Beyond the North Star Series 2025
Created during a studio-residency at Women’s Studio Workshop, these handmade paper works merge time, space and possibility. Pulling together elements from historical research related to the Trans-Atlantic Slave Trade and it’s impact on the North Eastern Region of the US, these works fuse personal ephemera and foraged plant material to explore the Black imagination.
“Ashley Page's "Beyond the North Star" is an assemblage of works she made at the Women's Studio Workshop on a recent residency there. The corridor running behind the barn stalls is garlanded with foraged plant life, under which Page has created scenes of Black life. A woman dressed in furs and finery that recalls the Black society portraits of James van der Zee stands against a background image of what appears to be a bayou, simultaneously suggesting the troubling history of Black experience in the South and the flowering of Black art and literature during the Harlem Renaissance.”
— Jorge S. Arango, In a Freeport barn and on a trail in Cushing, find multidimensional art, Portland Press Herald. Posted July 4th, 2025. Article link.
“In another, hands reach up toward two men in a boat, seemingly invoking, perhaps, those lost during the Middle Passage.
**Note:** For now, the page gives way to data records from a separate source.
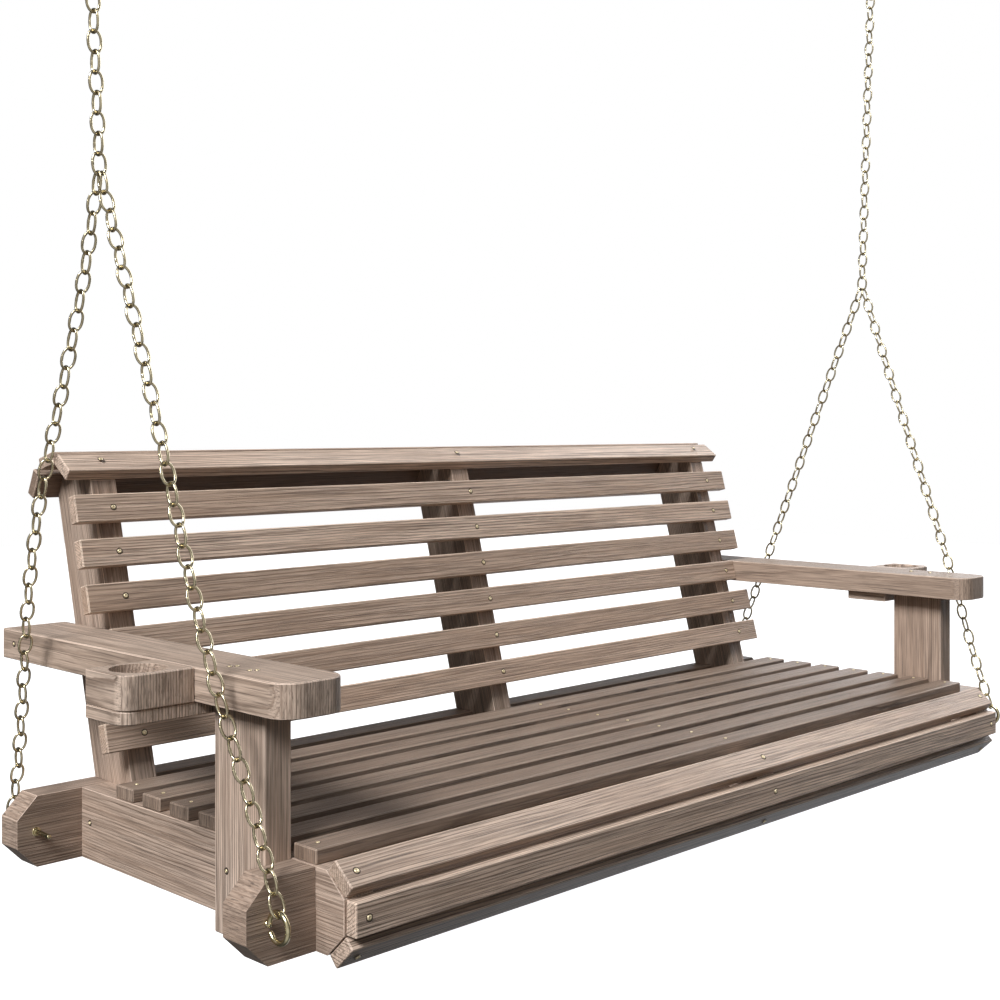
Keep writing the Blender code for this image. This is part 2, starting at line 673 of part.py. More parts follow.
def build():
    clear_scene()
    make_bench_frame()
    make_seat_slats()
    make_nose_slats()
    make_back()
    for side in ("left", "right"):
        make_arm(side)
        make_hook(side)
    make_eye_bolts()
    make_legs()
    make_junction_link()
    make_upper_chains()


build()
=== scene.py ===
import json
import math
import random

import bmesh
import bpy
from mathutils import Matrix, Vector


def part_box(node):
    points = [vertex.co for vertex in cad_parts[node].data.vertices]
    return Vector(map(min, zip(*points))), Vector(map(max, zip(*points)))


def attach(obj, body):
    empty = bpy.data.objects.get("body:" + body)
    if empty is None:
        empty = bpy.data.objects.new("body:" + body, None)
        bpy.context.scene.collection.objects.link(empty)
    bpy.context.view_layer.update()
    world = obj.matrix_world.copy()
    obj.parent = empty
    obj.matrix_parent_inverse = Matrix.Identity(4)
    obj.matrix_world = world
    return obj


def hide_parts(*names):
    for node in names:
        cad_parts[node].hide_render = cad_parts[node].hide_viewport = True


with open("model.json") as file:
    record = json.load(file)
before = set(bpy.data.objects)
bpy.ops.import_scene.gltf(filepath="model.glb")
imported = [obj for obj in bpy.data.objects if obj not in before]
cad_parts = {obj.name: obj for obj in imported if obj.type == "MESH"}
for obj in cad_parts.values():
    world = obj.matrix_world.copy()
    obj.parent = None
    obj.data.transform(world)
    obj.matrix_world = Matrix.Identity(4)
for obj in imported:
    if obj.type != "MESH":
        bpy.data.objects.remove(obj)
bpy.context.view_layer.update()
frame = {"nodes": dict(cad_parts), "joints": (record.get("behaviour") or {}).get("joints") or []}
NODES = frame["nodes"]

# ---- places and directions ---------------------------------------------------
X = Vector((1.0, 0.0, 0.0))
Y = Vector((0.0, 1.0, 0.0))
Z = Vector((0.0, 0.0, 1.0))
RAIL_LO, RAIL_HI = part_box("rail_left")
BENCH = Vector((RAIL_LO.x, RAIL_LO.y, RAIL_HI.z))     # left rail's outer face, nose, top
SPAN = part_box("rail_right")[1].x - RAIL_LO.x          # across both rails' outer faces
SIDES = ("left", "right")
SEAT = "swing_seat"
UPPER = "upper_chains"
HOOKS = "ceiling_hooks"
JOINT = {joint["name"]: Vector(joint["pos_m"]) for joint in frame["joints"]}
RECLINE = math.radians(14.84)
UP_BACK = Vector((0.0, math.sin(RECLINE), math.cos(RECLINE)))
FORWARD = Vector((0.0, -math.cos(RECLINE), math.sin(RECLINE)))
NOSE_CUT = math.atan2(0.0246, 0.0293)


def at(x, y, z):
    """A place measured from the left rail's outer top front corner."""
    return BENCH + Vector((x, y, z))


def sided(side, x):
    """A distance from the left rail, or the same distance from the right one."""
    return x if side == "left" else SPAN - x


def turned(angle):
    """A direction in the YZ plane, from +Y towards +Z."""
    return Vector((0.0, math.cos(angle), math.sin(angle)))


# ---- small helpers -----------------------------------------------------------
def new_object(name, mesh):
    item = bpy.data.objects.new(name, mesh)
    bpy.context.scene.collection.objects.link(item)
    return item


def mesh_from(shape, name):
    mesh = bpy.data.meshes.new(name)
    shape.to_mesh(mesh)
    shape.free()
    return mesh


def around(centre, start, other, radius, angle):
    """The point at an angle on a circle, from the start direction towards the other."""
    return centre + radius * (math.cos(angle) * start + math.sin(angle) * other)


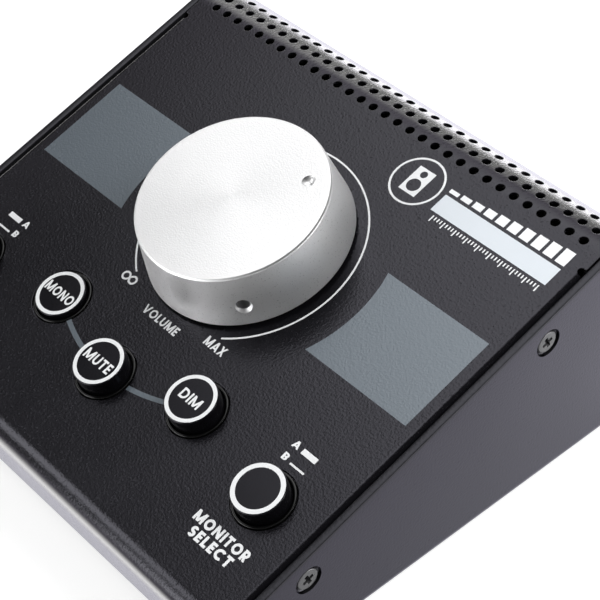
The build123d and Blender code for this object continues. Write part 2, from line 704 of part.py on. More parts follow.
def jack_pin_places():
    """Row-frame places of the six pins under each socket."""
    for frame in jack_frames():
        for line in JACK_PIN_LINES:
            for side in (-JACK_PIN_SIDE, JACK_PIN_SIDE):
                yield frame.position.X + side, REAR_Y - COVER_SHEET - line


def jack_terminals():
    """Socket pins through the jack board with their solder cones."""
    pin = soldered_pin(*jack_board_levels())
    return group(Pos(x, y, 0) * pin for x, y in jack_pin_places())


def jack_post_frames():
    """Frames on the tray floor at each jack board post, local Z pointing up."""
    for x in JACK_POSTS_X:
        yield Location((x, PANEL_Y + JACK_BOARD_FRONT + JACK_BOARD_FIXING, TRAY_FLOOR))


def jack_board():
    """Circuit board that carries the sockets."""
    bottom, top = jack_board_levels()
    front = PANEL_Y + JACK_BOARD_FRONT
    rear = REAR_Y - COVER_SHEET - 0.5
    board = Pos(0, (front + rear) / 2, 0) * block(JACK_BOARD_WIDTH, rear - front, bottom, top)
    holes = [Pos(x, y, 0) * rod(PIN_HOLE, bottom - 1, top + 1) for x, y in jack_pin_places()]
    holes += [frame * rod(M3_CLEAR, 0, top) for frame in jack_post_frames()]
    return board - holes


def jack_posts():
    """Round posts riveted to the tray floor, under the jack board."""
    height = jack_board_levels()[0] - TRAY_FLOOR
    post = rod(JACK_POST_RADIUS, 0, height) - rod(M3 + THREAD_GAP, -1, height + 1)
    return group(frame * post for frame in jack_post_frames())


def jack_board_screws():
    """Pan screws down through the jack board into its posts."""
    top = jack_board_levels()[1]
    return group(frame * Pos(0, 0, top - TRAY_FLOOR) * pan_screw(5.5) for frame in jack_post_frames())


# ---------------------------------------------------------------- link between the boards


def upper_header_frame():
    """Frame on the back of the control board at its ribbon header, local Z pointing away from it."""
    y = CONTROL_BOARD_REACH[1] - HEADER_SETBACK
    return PANEL * Location((HEADER_SHIFT, y, CONTROL_BOARD_BACK), (180, 0, 0))


def lower_header_frame():
    """Frame on top of the jack board at its ribbon header, local Z pointing up."""
    return Location((HEADER_SHIFT, PANEL_Y + JACK_BOARD_FRONT + JACK_BOARD_FIXING, jack_board_levels()[1]))


def board_headers():
    """Shrouded headers at the two ends of the ribbon."""
    width, depth, height = HEADER
    shell = block(width, depth, 0, height) - block(width - 2, RIBBON + 0.2, height - HEADER_SLOT, height + 1)
    return group([upper_header_frame() * shell, lower_header_frame() * shell])


def ribbon_cable():
    """Flat ribbon between the two headers, bent in a loose bow."""
    seated = HEADER[2] - HEADER_SLOT + RIBBON
    free = HEADER[2] + 1.4
    above = upper_header_frame() * Pos(0, 0, seated)
    leaving = upper_header_frame() * Pos(0, 0, free)
    arriving = lower_header_frame() * Pos(0, 0, free)
    below = lower_header_frame() * Pos(0, 0, seated)
    points = [(place.position.Y, place.position.Z) for place in (above, leaving, arriving, below)]
    line = FilletPolyline(*points, radius=1.0)
    strip = make_face(offset(line, amount=RIBBON / 2, side=Side.BOTH).edges())
    solid = extrude(Plane.YZ * strip, HEADER[0] / 2 - RIBBON_MARGIN, both=True)
    return Pos(HEADER_SHIFT, 0, 0) * solid


# ---------------------------------------------------------------- write every node

def build_nodes():
    """Every node of the object by name."""
    fixed = [top_cover, base_tray, cover_screws, clinch_nuts, rubber_feet, foot_screws, foot_nuts,
             pot_bushing, pot_gangs, pot_tie_rods, pot_terminals, pot_nut, pot_washer,
             button_collars, switch_bodies, switch_terminals, control_board, board_standoffs,
             board_screws, pad_resistors, jack_bodies, jack_nuts, jack_washers, jack_terminals,
             jack_board, jack_posts, jack_board_screws, board_headers, ribbon_cable,
             volume_knob, knob_set_screw, volume_shaft]
    nodes = {make.__name__: make() for make in fixed}
    for name in SWITCHES:
        nodes[f"{name}_cap"] = button_cap(name)
        nodes[f"{name}_plunger"] = button_plunger(name)
    return nodes


os.makedirs("parts", exist_ok=True)
for node_name, node_part in build_nodes().items():
    export_step(node_part, f"parts/{node_name}.step")
    size = node_part.bounding_box().size
    print(f"{node_name}: {len(node_part.solids())} solid(s), {size.X:.1f} x {size.Y:.1f} x {size.Z:.1f} mm")
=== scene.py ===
# %% [markdown]
# A desktop monitor controller: a wedge of folded steel with one large volume knob, five push
# buttons and a row of jack sockets behind. Its solids already stand in the frame at their real
# size, so this lesson only dresses them: it gives each a finish, swaps the ones that need
# softer edges for finer meshes, and prints the panel.

# %% Load the frame
import json
from math import acos, atan2, copysign, cos, degrees, hypot, pi, radians, sin, tau

import bmesh
import bpy
from mathutils import Matrix, Quaternion, Vector
from mathutils.geometry import delaunay_2d_cdt


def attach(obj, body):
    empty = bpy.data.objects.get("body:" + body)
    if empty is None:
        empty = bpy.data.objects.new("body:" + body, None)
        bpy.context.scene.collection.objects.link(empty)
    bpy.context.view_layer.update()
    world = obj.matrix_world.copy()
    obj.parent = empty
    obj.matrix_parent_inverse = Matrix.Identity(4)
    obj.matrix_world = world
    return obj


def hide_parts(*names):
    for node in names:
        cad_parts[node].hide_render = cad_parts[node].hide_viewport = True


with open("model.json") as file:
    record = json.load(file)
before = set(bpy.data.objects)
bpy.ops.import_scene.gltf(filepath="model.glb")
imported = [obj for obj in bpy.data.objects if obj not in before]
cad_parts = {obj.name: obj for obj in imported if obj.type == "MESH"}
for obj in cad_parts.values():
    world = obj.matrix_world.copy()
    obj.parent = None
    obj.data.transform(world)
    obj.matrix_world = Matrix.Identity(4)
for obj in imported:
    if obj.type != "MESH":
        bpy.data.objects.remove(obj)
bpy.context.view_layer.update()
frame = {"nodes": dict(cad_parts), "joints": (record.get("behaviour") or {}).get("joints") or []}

MM = 0.001

# %% [markdown]
# The panel slopes towards the player. Working in row coordinates would mean turning every
# measure by hand. Instead the volume joint says where the panel is: its axis is square to the
# panel, and its place lies on it. From those two the lesson makes a matrix whose X runs right,
# Y up the slope and Z out of the panel, in millimetres.

# %% Panel frame from the volume joint
KNOB_UP = 6.35
volume_joint = next(joint for joint in frame["joints"] if joint["name"] == "volume_turn")
OUT = -Vector(volume_joint["axis"]).normalized()
RIGHT = Vector((1, 0, 0))
UP_SLOPE = OUT.cross(RIGHT)
PANEL_ORIGIN = Vector(volume_joint["pos_m"]) - UP_SLOPE * KNOB_UP * MM
TURN = Matrix((RIGHT, UP_SLOPE, OUT)).transposed().to_4x4()
ROW = Matrix.Scale(MM, 4)
PANEL = Matrix.Translation(PANEL_ORIGIN) @ TURN @ ROW
SLOPE = atan2(UP_SLOPE.z, UP_SLOPE.y)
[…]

Laundry flapping on a line before what looks like a quilt with stitched designs speaks to quotidian pastimes in the communities established in their new home.
All these images Page encircles with rings of braided synthetic hair and with other materials (rice, for example) that invoke historical cultural symbols, not least of which is the base material: pigmented cotton pulp. The cumulative effect is a feeling of the richness of the Black experience throughout centuries, its persistence through trials and tragedy, the way resilience led to the establishment of community in a land whose shores proved alien and life-threatening for thousands of Africans, and their deep connection to the land - for sustenance, of course, but also for the succor and mystical resonance emanating from the forest and water spirits revered by African religions.”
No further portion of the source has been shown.